Panning for gold is something everyone can enjoy. Not only is it inexpensive, but it also combines teamwork and the thrill of the hunt. Imagine yourself among hundreds of grizzled prospectors, sleeping in mining tents, visiting the saloon, maybe getting into a brawl with Black Bart, or chatting with Mark Twain …

One of the best ways to experience the gold-mining tradition as it once was is to saddle up and travel back in time to the beautiful West’s treasured destination: the dude ranch, or guest ranch. And this vacation may earn you more than $2000, and leave you with a golden smile!

How it Began

In the 1880s, the West was a magnet for wealthy foreigners with its abundance of wild game and spectacular sights. Dude ranches were born and began taking in paying customers, or “dudes” as they were called, to help with the ranch in return for horseback riding, fly fishing, pack trips, and more. The world was romanced in the ‘20s and ‘30s with stories of cowboys and Indians and tales of the open frontier and outlaws. Easterners and Europeans that longed for wildlife, clean air, and unspoiled land were also drawn to the West.

In America today, dude ranches thrive in many western and central states. Bookings for 2006 are already about 30 percent higher over this time last year, reports Colleen Hodson, executive director of the American Dude Rancher’s Association in Cody, Wyoming. The association began in 1926 to preserve the western life and land, and to promote safety. To become a member, dude ranch management must complete an extensive two-year inspection and approval process. So choosing a dude ranch on the association’s list will practically ensure your safety and satisfaction.

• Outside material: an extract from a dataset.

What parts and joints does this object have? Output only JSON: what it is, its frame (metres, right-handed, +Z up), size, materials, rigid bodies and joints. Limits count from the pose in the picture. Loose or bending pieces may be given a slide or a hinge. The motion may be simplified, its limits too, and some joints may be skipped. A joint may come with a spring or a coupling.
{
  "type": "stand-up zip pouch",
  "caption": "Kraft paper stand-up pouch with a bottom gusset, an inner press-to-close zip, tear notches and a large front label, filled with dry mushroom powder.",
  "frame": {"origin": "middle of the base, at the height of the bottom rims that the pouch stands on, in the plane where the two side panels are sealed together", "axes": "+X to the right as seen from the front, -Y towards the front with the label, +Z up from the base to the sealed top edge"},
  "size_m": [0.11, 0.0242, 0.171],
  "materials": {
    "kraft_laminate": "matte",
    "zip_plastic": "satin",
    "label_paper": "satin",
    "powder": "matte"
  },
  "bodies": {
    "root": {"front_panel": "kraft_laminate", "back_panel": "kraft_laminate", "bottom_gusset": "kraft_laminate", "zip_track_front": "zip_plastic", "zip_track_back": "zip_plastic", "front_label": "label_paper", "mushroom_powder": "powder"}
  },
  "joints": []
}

The association’s original membership of 35 ranches, mostly from the Yellowstone area, has now grown to 100-plus member ranches in 12 western states and two Canadian provinces. The association is proud to maintain the land’s beauty and natural resources while growing the popular business.

Ranches range in their facilities and style. The American Dude Rancher’s Association puts ranches in three categories: the dude ranch, the working dude ranch, and the resort dude ranch. The dude ranch is for cowboys and cowgirls at heart who want to focus on riding, the outdoors, and western horseback activities. The working dude ranch allows you to get your hands dirty while working the ranch and taking care of livestock. The resort dude ranch combines riding with an array of on-site activities, including spas and fitness facilities, tennis, water sports, children’s adventures, and more.

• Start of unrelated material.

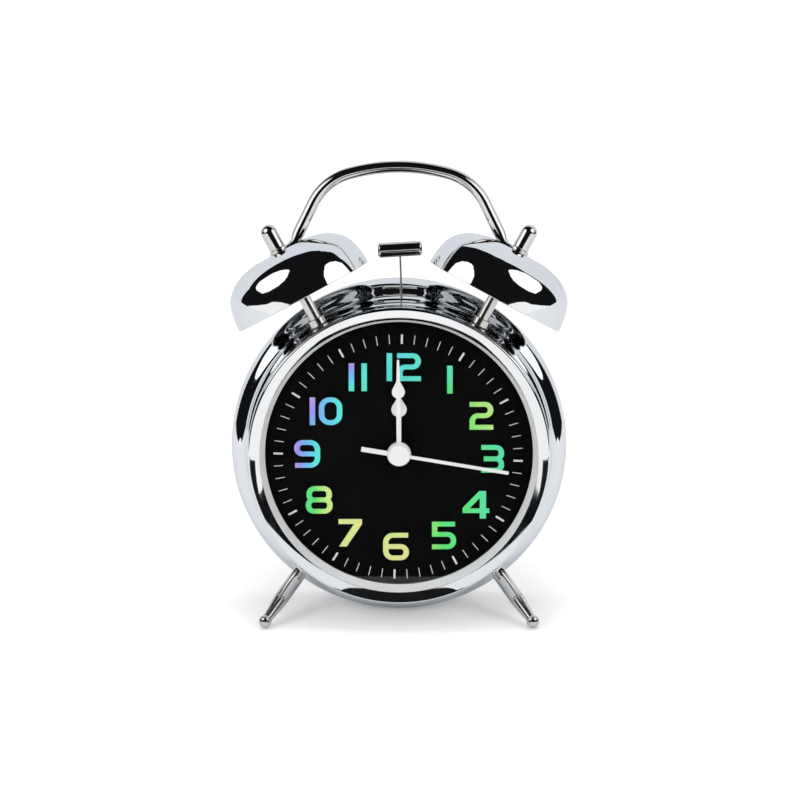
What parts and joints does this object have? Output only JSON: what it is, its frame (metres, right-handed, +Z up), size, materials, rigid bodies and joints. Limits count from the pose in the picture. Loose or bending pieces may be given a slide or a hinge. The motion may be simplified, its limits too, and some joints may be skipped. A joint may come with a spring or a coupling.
{
  "type": "analog alarm clock",
  "caption": "Round chrome twin-bell alarm clock leaning on two splayed feet and its rear edge, with a carrying handle, striking hammer, black dial, white hands and rear setting knobs.",
  "frame": {"origin": "middle of the clock's box, on the surface it stands on", "axes": "+Z up, +X to the right as the dial is seen, -Y the way the dial faces (the dial leans back 10.4 degrees)"},
  "size_m": [0.1194, 0.057, 0.1611],
  "materials": {
    "chrome": "polished chrome plate",
    "lens_glass": "clear polished",
    "dial_black": "satin black print",
    "black_plastic": "fine moulded grain",
    "movement_plastic": "smooth moulded",
    "white_hands": "matt white enamel",
    "wheel_plastic": "smooth natural nylon",
    "steel": "bright drawn wire",
    "brass": "turned",
    "copper_coil": "varnished winding",
    "board": "solder resist",
    "cell": "printed sleeve",
    "magnet": "sintered"
  },
  "bodies": {
    "case_body": {"bezel": "chrome", "lens": "lens_glass", "reflector_ring": "chrome", "spacer_ring": "black_plastic", "dial": "dial_black", "case_shell": "chrome", "bell_left": "chrome", "bell_right": "chrome", "post_left": "chrome", "post_right": "chrome", "post_collars": "chrome", "bell_washers": "steel", "post_nuts": "steel", "cap_nuts": "chrome", "handle": "chrome", "foot_left": "chrome", "foot_right": "chrome", "foot_nuts": "steel", "movement_front_plate": "movement_plastic", "movement_middle_plate": "movement_plastic", "movement_housing": "movement_plastic", "movement_screws": "steel", "stator": "steel", "stepper_coil": "copper_coil", "circuit_board": "board", "striker_bracket": "movement_plastic", "hammer_pivot_pin": "steel", "alarm_motor": "steel", "back_cover": "black_plastic", "back_cover_screws": "steel", "battery_cell": "cell", "battery_contact": "steel", "battery_spring": "steel"},
    "second_hand_body": {"second_hand": "white_hands", "second_wheel": "wheel_plastic"},
    "intermediate_wheel_body": {"intermediate_wheel": "wheel_plastic"},
    "rotor_body": {"rotor": "magnet"},
    "third_wheel_body": {"third_wheel": "wheel_plastic"},
    "centre_wheel_body": {"centre_wheel": "wheel_plastic"},
    "minute_hand_body": {"minute_hand": "white_hands", "cannon_pinion": "wheel_plastic"},
    "minute_wheel_body": {"minute_wheel": "wheel_plastic"},
    "hour_hand_body": {"hour_hand": "white_hands", "hour_wheel": "wheel_plastic"},
    "time_knob_body": {"time_knob": "black_plastic"},
    "alarm_hand_body": {"alarm_hand": "white_hands", "alarm_wheel": "wheel_plastic"},
    "alarm_knob_body": {"alarm_knob": "black_plastic"},
    "hammer_body": {"hammer_head": "chrome", "hammer_wire": "steel", "hammer_lever": "wheel_plastic"},
    "crank_gear_body": {"crank_gear": "wheel_plastic"},
    "motor_pinion_body": {"motor_pinion": "brass"},
    "alarm_switch_body": {"alarm_switch": "black_plastic"},
    "battery_door_body": {"battery_door": "black_plastic"}
  },
  "joints": [
    {"name": "second_hand_turn", "type": "hinge", "parent": "case_body", "child": "second_hand_body", "pos_m": [0, -0.00984, 0.06177], "axis": [0, 0.9835, -0.1806], "continuous": true},
    {"name": "intermediate_wheel_turn", "type": "hinge", "parent": "case_body", "child": "intermediate_wheel_body", "pos_m": [0, -0.00848, 0.0692], "axis": [0, 0.9835, -0.1806], "continuous": true},
    {"name": "rotor_turn", "type": "hinge", "parent": "case_body", "child": "rotor_body", "pos_m": [-0.0052, -0.00794, 0.07215], "axis": [0, 0.9835, -0.1806], "continuous": true},
    {"name": "third_wheel_turn", "type": "hinge", "parent": "case_body", "child": "third_wheel_body", "pos_m": [0.00374, -0.01102, 0.05539], "axis": [0, 0.9835, -0.1806], "continuous": true},
    {"name": "centre_wheel_turn", "type": "hinge", "parent": "case_body", "child": "centre_wheel_body", "pos_m": [0, -0.00984, 0.06177], "axis": [0, 0.9835, -0.1806], "continuous": true},
    {"name": "minute_hand_turn", "type": "hinge", "parent": "case_body", "child": "minute_hand_body", "pos_m": [0, -0.00984, 0.06177], "axis": [0, 0.9835, -0.1806], "continuous": true},
    {"name": "minute_wheel_turn", "type": "hinge", "parent": "case_body", "child": "minute_wheel_body", "pos_m": [-0.00744, -0.01033, 0.0591], "axis": [0, 0.9835, -0.1806], "continuous": true},
    {"name": "hour_hand_turn", "type": "hinge", "parent": "case_body", "child": "hour_hand_body", "pos_m": [0, -0.00984, 0.06177], "axis": [0, 0.9835, -0.1806], "continuous": true},
    {"name": "time_knob_turn", "type": "hinge", "parent": "case_body", "child": "time_knob_body", "pos_m": [-0.01489, -0.01082, 0.05644], "axis": [0, 0.9835, -0.1806], "continuous": true},
    {"name": "alarm_hand_turn", "type": "hinge", "parent": "case_body", "child": "alarm_hand_body", "pos_m": [0, -0.00984, 0.06177], "axis": [0, 0.9835, -0.1806], "continuous": true},
    {"name": "alarm_knob_turn", "type": "hinge", "parent": "case_body", "child": "alarm_knob_body", "pos_m": [0.01184, -0.01062, 0.05753], "axis": [0, 0.9835, -0.1806], "continuous": true},
    {"name": "hammer_swing", "type": "hinge", "parent": "case_body", "child": "hammer_body", "pos_m": [0.0009, -0.00157, 0.10681], "axis": [0, 0.9835, -0.1806], "range_deg": [-7.97, 7.97]},
    {"name": "crank_gear_turn", "type": "hinge", "parent": "case_body", "child": "crank_gear_body", "pos_m": [0.0009, -0.00338, 0.09698], "axis": [0, 0.9835, -0.1806], "range_deg": [-92, 92]},
    {"name": "motor_pinion_turn", "type": "hinge", "parent": "case_body", "child": "motor_pinion_body", "pos_m": [0.0084, -0.00338, 0.09698], "axis": [0, 0.9835, -0.1806], "range_deg": [-368, 368]},
    {"name": "alarm_switch_slide", "type": "slide", "parent": "case_body", "child": "alarm_switch_body", "axis": [0, 0.1806, 0.9835], "range_m": [0, 0.004]},
    {"name": "battery_door_lift", "type": "slide", "parent": "case_body", "child": "battery_door_body", "axis": [0, 0.9835, -0.1806], "range_m": [0, 0.02]}
  ],
  "couplings": [
    {"joint": "intermediate_wheel_turn", "follows": "second_hand_turn", "ratio": -6},
    {"joint": "rotor_turn", "follows": "second_hand_turn", "ratio": 30},
    {"joint": "third_wheel_turn", "follows": "second_hand_turn", "ratio": -0.13333},
    {"joint": "centre_wheel_turn", "follows": "second_hand_turn", "ratio": 0.016667},
    {"joint": "minute_wheel_turn", "follows": "minute_hand_turn", "ratio": -0.33333},
    {"joint": "hour_hand_turn", "follows": "minute_hand_turn", "ratio": 0.083333},
    {"joint": "time_knob_turn", "follows": "minute_hand_turn", "ratio": 1},
    {"joint": "alarm_knob_turn", "follows": "alarm_hand_turn", "ratio": -4},
    {"joint": "crank_gear_turn", "follows": "hammer_swing", "ratio": -11.292},
    {"joint": "motor_pinion_turn", "follows": "hammer_swing", "ratio": 45.169}
  ]
}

Twin Peaks Ranch, Salmon, Idaho, is a working guest ranch — “We do raise and sell horses,“ says Co-manager Laurie Whitmore; “We raise and sell cattle, and we raise our own hay” — but the work, according Whitmore, is optional. “Our guests can do that if they choose,” she says. “They can come down and help with the horses, or help with the cattle. But we don’t insist that our guests do that, as some ranches might.” 

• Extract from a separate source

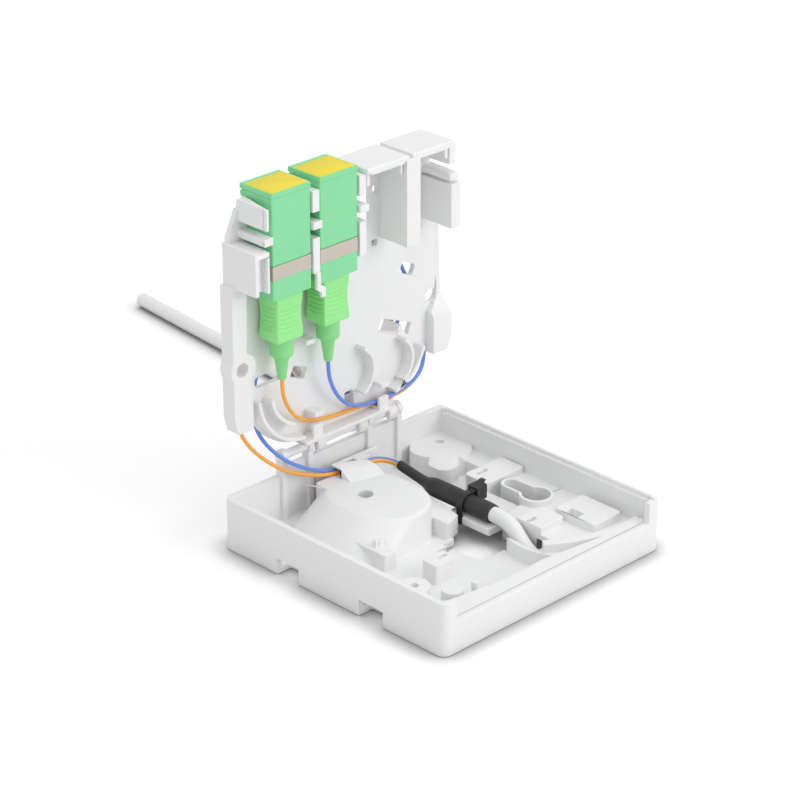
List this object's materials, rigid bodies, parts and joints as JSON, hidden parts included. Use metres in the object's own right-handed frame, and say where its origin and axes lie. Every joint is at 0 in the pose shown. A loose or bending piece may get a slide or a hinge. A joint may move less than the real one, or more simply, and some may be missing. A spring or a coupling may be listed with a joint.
{
  "type": "fibre optic wall outlet",
  "caption": "Square white fibre optic wall outlet, open, with a swing-up carrier of green adapters, plugged fibres and the incoming cable tied in its tray.",
  "frame": {"origin": "centre of the square back face, on the wall", "axes": "+Z out of the wall, +Y towards the hinge side, +X along the outlet side"},
  "size_m": [0.0883, 0.2162, 0.0987],
  "materials": {
    "white_plastic": "fine satin, moulded",
    "cable_jacket": "smooth satin",
    "black_nylon": "smooth satin",
    "shrink_tube": "soft satin",
    "fibre_orange": "smooth, slightly glossy",
    "fibre_blue": "smooth, slightly glossy",
    "adapter_green": "satin, moulded",
    "grip_green": "satin, moulded",
    "boot_green": "soft satin",
    "inner_green": "satin, moulded",
    "inner_white": "satin, moulded",
    "zirconia": "polished",
    "metal_band": "matt",
    "pin_steel": "bright",
    "label_yellow": "smooth film"
  },
  "bodies": {
    "base": {"base_tray": "white_plastic", "cable_tie": "black_nylon", "heat_shrink_sleeve": "shrink_tube", "cable": "cable_jacket", "fibre_orange_base": "fibre_orange", "fibre_blue_base": "fibre_blue", "fibre_orange_hinge": "fibre_orange", "fibre_blue_hinge": "fibre_blue"},
    "carrier": {"coupler_carrier": "white_plastic", "port_blank_3": "white_plastic", "port_blank_4": "white_plastic", "adapter_body_1": "adapter_green", "adapter_clip_1": "metal_band", "sleeve_holder_1": "inner_green", "alignment_sleeve_1": "zirconia", "shutter_pin_1": "pin_steel", "shutter_spring_1": "pin_steel", "connector_body_1": "inner_white", "ferrule_1": "zirconia", "connector_boot_1": "boot_green", "adapter_body_2": "adapter_green", "adapter_clip_2": "metal_band", "sleeve_holder_2": "inner_green", "alignment_sleeve_2": "zirconia", "shutter_pin_2": "pin_steel", "shutter_spring_2": "pin_steel", "connector_body_2": "inner_white", "ferrule_2": "zirconia", "connector_boot_2": "boot_green", "fibre_orange_carrier": "fibre_orange", "fibre_blue_carrier": "fibre_blue"},
    "flap_1": {"shutter_flap_1": "adapter_green", "shutter_label_1": "label_yellow"},
    "grip_1": {"connector_grip_1": "grip_green"},
    "flap_2": {"shutter_flap_2": "adapter_green", "shutter_label_2": "label_yellow"},
    "grip_2": {"connector_grip_2": "grip_green"}
  },
  "joints": [
    {"name": "carrier_hinge", "type": "hinge", "parent": "base", "child": "carrier", "pos_m": [0, 0.0386, 0.0202], "axis": [1, 0, 0], "range_deg": [-10, 90], "deforming": ["fibre_orange_hinge", "fibre_blue_hinge"]},
    {"name": "flap_hinge_1", "type": "hinge", "parent": "carrier", "child": "flap_1", "pos_m": [-0.0243, 0.0397, 0.09615], "axis": [-1, 0, 0], "range_deg": [0, 100], "stiffness_Nm_per_rad": 0.0005, "springref_deg": -20.05},
    {"name": "grip_slide_1", "type": "slide", "parent": "carrier", "child": "grip_1", "axis": [0, 0, -1], "range_m": [0, 0.0012]},
    {"name": "flap_hinge_2", "type": "hinge", "parent": "carrier", "child": "flap_2", "pos_m": [-0.0081, 0.0397, 0.09615], "axis": [-1, 0, 0], "range_deg": [0, 100], "stiffness_Nm_per_rad": 0.0005, "springref_deg": -20.05},
    {"name": "grip_slide_2", "type": "slide", "parent": "carrier", "child": "grip_2", "axis": [0, 0, -1], "range_m": [0, 0.0012]}
  ]
}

 Instead, Twin Peaks guests can indulge in a variety of year-round activities, including horseback riding, river rafting, overnight camping, and even helping in a real roundup and cattle drive. “Our activities schedule is what brings most people to us,” says Whitmore, who together with her husband Mike manages the ranch. “And our setting. We sit in a little bowl of mountains … we’re not on a mountain, and we’re not in a valley. People can just sit out on their porches, looking at the mountains. The scenery is just spectacular.”

The Element of Gold

Once you get to your choice of ranch and get settled in, the only elementary supplies you will need for gold panning are a shovel, an old dishpan or gold pan (around $5.00), a magnifying glass, a pair of tweezers, and a container to hold your treasures. You can find supplies at rock shops, hobby shops, hardware and metal detector stores.

Whitmore says that complete gold kits are sold along the route on one of Twin Peaks’ raft trips. “(The kit) even includes a little bag of dirt that has gold in it, that people can take back and just play with,” she says. “There is a lot of gold panning done in this area.”

A web site to assist in your search is www.goldmaps.com. According to the site, gold prospecting and panning is said to be the nation's fastest growing outdoor recreation. They sell detailed, color maps that will save you time and research, and give you the best chance of success. The maps show where gold has been found, which improves your odds for finding more gold. Their large scale maps explain how to pan, where to look in streambeds, and also entertain you with history and interesting facts.

 “You can even get a little bag of dirt with gold in it. There is a lot of gold panning done in this area.” — Laurie Whitmore, co-manager, Twin Peaks Guest Ranch

The World Famous Gold Prospecting Adventures LLC, located in Jamestown, California, is an exact replica of the original camp build in 1849. The camp has more than 25 attractions and allows guests to experience the fun and excitement of prospecting. They also offer one to three day courses for the gold hobbyist. Their Website is www.goldprospecting.com

Another great resource is the Gold Prospectors Association (GPAA) at www.goldprospectors.org. They make many resources available and provide avid prospectors with benefits such as supplies, training, local support, and their published GPAA Claims Club Membership Mining Guide.

Whether or not you go panning for gold, the dude ranch offers the relaxation, serene landscapes, and cherished history that no other place on earth offers. Depending on location, a dude ranch can be open year-round or seasonally. If you’re planning a winter trip, the Southwest’s warmer climate offers traditional ranches with riding and cattle drives. You can canter across the mighty desert and climb the rocky terrain for amazing mountain and valley views.

If you’d rather enjoy the snow, the central and northern Rockies make for great riding trips with magnificent views of the blanketed mountains. Dude ranches in the winter can also provide you access to winter sports like snowmobiling and skiing or elk and deer hunting. For a more peaceful day, ranches offer snowshoeing or horse-drawn sleigh rides, which allow views of the serene, white-blanketed mountains.

 In fact, the horse is an important part of any dude ranch experience. “It’s the horses,” says Whitmore. “People rode horses when they were kids, and they are coming back to find that — the joy they found in horses when they were younger. They always ask about the horses.” In fact, guests to Twin Peaks are pre-assigned their own horses for their entire stay. “When they arrive they can find one of the wranglers, and we’ll lead them down to the barn and say, ‘this is your horse.’ It makes them really bond.”

So what do you think, dude? Isn’t it time to turn off the cell phone, pack up your boots, and head out West? Saddle up, tip down your hat, and see how your next vacation can be golden!